One ethical fashion brand that creates a cross-cultural dialogue through fashion is the Senegalese-produced women's wear label, Tongoro. After the label was propelled to fashion-fame by Beyoncé, so many other ethical fashion brands in Africa have been positioned for international influencer marketing. Influencer marketing is a form of social media marketing involving endorsements and product placements from influencers, people, and organizations who have a purported expert level of knowledge or social influence in their field. With the rising demand for "Made in Africa", sustainable fashion brands are enjoying the benefits that come with international promotion. Having these sustainable fashion designs featured in international magazines like Vogue, Forbes, and Elle, doors are being opened for the conversation that surrounds sustainability in fashion.

In Africa's fashion market, secondhand clothing sales are booming, and this might be a potential solution to solve fashion's sustainability crisis. According to statistics, more than 80% of people living in Africa wear secondhand clothing. Specifically, in countries like Nigeria, Benin, Ghana, and Kenya, the secondhand clothing business is growing fast, and it's quite a lucrative business to venture into. Secondhand clothes come to Africa from all around the world, and if that didn't happen, these clothes would go to landfills and be discarded. The secondhand clothing market can be categorized into two; thrift stores and resale platforms. Although, the recent boom has largely been fueled by thrift stores. In a world full of fashion trends, smart shoppers are making their choice sustainable by shopping for secondhand clothes and accessories, hence, helping to solve fashion's sustainability crisis.

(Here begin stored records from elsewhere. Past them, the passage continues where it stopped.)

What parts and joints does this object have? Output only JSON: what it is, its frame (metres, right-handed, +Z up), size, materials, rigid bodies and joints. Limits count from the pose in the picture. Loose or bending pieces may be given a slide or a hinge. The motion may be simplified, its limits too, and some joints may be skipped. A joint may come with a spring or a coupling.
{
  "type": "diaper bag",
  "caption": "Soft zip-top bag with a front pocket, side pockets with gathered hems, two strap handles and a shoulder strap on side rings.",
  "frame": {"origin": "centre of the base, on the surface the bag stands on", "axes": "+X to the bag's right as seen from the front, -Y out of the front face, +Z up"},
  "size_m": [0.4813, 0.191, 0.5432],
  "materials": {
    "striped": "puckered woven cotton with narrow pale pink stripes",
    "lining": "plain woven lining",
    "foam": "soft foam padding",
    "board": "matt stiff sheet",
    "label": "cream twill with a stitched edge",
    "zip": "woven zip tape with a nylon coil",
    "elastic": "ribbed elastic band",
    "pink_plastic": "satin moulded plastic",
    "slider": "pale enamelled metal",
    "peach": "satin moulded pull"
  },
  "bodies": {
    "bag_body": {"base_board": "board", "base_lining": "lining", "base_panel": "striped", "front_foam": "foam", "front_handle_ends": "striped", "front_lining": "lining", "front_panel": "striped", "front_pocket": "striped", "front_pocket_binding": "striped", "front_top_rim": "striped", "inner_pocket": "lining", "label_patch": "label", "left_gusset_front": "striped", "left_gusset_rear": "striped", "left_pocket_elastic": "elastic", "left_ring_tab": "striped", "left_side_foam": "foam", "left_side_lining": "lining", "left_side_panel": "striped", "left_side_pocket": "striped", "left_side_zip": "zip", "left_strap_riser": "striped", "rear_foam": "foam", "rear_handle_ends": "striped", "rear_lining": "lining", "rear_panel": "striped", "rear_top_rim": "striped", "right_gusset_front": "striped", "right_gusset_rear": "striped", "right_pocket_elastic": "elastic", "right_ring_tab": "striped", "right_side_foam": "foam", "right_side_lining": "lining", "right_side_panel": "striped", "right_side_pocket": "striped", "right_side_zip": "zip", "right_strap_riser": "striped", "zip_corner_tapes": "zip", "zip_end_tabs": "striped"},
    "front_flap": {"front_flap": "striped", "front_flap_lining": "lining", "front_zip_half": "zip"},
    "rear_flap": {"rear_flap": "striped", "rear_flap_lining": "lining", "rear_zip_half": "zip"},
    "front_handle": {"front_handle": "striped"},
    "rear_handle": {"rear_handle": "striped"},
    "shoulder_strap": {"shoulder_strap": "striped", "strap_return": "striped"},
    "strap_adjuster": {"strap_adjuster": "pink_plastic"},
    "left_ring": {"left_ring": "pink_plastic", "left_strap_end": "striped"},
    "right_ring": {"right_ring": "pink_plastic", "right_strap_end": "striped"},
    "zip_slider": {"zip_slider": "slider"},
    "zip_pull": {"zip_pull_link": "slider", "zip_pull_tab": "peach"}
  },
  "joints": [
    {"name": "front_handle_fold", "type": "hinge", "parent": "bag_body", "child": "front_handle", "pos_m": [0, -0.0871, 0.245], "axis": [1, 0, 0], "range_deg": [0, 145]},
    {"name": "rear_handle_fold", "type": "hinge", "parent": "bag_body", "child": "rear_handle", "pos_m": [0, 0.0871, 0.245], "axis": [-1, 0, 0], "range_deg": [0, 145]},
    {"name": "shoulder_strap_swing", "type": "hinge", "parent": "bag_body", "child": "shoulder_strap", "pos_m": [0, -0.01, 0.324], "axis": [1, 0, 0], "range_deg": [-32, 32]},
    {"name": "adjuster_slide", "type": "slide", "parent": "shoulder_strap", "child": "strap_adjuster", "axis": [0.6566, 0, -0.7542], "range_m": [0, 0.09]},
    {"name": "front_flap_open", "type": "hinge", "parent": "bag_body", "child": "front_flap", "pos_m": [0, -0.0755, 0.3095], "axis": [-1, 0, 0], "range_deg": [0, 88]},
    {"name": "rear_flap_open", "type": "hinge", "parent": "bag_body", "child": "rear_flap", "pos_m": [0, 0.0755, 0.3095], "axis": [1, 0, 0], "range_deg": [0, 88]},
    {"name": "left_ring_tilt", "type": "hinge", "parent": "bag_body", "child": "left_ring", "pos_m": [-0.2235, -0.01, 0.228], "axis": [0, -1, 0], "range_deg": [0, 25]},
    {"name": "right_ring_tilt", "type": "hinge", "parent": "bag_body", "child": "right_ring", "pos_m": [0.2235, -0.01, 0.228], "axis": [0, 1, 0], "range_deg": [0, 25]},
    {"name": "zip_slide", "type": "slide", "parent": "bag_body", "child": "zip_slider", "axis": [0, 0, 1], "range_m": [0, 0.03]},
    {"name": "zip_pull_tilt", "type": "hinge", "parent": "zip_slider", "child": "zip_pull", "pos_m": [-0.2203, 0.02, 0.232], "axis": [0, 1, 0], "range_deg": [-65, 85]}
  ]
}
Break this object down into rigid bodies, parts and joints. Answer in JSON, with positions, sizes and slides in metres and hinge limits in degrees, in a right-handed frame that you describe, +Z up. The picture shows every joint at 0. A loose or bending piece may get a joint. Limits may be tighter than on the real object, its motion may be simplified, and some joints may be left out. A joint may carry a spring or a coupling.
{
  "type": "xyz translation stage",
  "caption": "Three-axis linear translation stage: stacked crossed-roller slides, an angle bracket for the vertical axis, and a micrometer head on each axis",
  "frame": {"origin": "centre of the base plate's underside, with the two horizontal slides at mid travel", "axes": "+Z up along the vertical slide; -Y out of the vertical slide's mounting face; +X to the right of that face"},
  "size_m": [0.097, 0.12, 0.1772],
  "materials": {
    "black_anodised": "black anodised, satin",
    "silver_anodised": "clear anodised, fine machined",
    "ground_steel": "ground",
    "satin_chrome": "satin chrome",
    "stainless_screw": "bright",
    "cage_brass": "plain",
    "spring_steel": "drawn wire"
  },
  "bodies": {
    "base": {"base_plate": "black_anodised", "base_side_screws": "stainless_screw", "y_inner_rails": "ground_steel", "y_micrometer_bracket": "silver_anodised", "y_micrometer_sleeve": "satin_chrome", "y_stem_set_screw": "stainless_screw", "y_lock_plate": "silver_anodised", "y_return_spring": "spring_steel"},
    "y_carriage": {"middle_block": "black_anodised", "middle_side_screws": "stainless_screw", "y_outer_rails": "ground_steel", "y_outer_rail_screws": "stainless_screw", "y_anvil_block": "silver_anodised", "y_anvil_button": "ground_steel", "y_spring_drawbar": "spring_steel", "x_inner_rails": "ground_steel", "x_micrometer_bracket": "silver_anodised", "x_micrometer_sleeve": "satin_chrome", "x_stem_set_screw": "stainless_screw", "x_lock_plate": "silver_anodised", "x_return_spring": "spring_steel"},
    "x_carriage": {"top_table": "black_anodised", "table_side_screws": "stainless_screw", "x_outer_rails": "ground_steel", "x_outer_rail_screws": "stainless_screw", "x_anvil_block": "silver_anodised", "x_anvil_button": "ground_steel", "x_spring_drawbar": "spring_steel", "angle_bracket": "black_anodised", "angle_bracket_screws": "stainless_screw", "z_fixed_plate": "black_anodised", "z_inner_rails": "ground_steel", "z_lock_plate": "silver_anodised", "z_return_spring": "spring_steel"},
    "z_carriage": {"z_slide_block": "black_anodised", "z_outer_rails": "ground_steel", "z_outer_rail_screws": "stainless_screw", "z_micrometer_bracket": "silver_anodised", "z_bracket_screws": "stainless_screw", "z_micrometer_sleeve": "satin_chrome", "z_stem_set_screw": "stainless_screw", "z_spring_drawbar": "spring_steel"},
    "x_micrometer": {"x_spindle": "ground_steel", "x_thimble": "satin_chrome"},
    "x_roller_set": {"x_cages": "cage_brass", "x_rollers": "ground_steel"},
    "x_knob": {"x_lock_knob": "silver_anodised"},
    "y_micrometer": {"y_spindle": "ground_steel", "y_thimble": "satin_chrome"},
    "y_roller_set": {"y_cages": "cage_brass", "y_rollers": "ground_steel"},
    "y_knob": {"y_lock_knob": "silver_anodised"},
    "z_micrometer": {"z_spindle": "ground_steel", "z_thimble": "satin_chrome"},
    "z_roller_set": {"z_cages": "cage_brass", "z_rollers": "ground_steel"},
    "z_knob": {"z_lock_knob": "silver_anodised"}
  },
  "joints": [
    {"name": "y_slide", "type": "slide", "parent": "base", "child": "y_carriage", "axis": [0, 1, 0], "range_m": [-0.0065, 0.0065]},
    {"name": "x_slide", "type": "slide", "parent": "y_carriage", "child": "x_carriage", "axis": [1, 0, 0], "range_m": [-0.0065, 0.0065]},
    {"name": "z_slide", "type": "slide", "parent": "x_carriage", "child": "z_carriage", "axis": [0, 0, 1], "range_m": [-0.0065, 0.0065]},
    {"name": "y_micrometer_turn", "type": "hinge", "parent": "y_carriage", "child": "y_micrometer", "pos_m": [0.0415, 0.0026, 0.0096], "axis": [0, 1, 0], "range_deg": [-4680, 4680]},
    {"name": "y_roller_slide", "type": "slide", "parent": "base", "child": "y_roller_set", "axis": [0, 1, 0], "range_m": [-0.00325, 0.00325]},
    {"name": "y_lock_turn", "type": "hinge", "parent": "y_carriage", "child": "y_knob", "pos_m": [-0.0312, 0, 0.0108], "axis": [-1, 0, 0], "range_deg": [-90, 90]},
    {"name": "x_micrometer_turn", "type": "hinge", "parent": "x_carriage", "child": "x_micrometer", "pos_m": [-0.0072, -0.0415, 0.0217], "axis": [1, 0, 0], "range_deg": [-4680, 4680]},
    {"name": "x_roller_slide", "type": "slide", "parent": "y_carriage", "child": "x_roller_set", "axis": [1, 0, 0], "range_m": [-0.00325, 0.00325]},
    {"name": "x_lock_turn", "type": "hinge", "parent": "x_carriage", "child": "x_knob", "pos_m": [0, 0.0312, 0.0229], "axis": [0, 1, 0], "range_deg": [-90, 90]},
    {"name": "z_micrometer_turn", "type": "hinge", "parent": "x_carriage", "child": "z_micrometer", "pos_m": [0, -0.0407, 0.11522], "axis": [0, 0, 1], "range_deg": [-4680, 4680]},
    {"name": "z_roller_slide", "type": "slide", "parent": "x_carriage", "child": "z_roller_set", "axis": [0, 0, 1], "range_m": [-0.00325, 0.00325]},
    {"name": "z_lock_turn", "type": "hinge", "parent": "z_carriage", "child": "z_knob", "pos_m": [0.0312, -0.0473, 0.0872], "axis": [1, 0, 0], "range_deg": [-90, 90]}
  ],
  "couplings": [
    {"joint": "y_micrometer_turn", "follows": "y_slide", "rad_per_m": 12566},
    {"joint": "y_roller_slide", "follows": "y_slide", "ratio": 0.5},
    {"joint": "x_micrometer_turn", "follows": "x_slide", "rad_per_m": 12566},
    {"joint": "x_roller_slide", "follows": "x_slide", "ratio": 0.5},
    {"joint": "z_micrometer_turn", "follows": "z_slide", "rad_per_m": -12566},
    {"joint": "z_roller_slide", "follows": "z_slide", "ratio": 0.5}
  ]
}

Last year, the secondhand clothing market was worth a staggering value of $32 billion. This value is set to reach $51 billion by the end of 2023. While secondhand clothing may be perceived as worn out and tainted, some fashion consumers still consider them to having super quality over unworn clothes.

One thing we all must realize is that the sustainability in fashion movement is not a trend. You know how we call anything 'urgent' in fashion a trend, when it comes to sustainability, it's not. Over the last 30 years, we have been hard-wired to a life of fast fashion, a life of hyper-consumerism, mass production, and life that causes damage to the environment. This has to change because eventually, it is a matter of survival and human extinction.

Besides only blaming the fashion industry, we all need to change our buying behaviours as well. Fashion consumers are to a huge extent the victims here. In as much as we are powerful with our money, I strongly feel this is the time for us to say, "No, I won't buy this clothing piece if I don't need it." In times like this, we all need to rediscover long-term relationships to the products we purchase because it is also a solution to the sustainability crisis in the fashion industry. Just like how we talk about gender inequality and women's rights, we all collectively have to raise our voices to amplify sustainable and ecological fashion and beauty in Africa.

In the words of Vanessa Victoria Friedman, Fashion Director and Chief Fashion Critic at The New York Times, “I hope that this subject of sustainability becomes part of every conversation held all the time just buy the buy – like how we talk about the weather. The environment, social, and sustainable aspects of fashion simply becomes a part of every conversation about fashion.”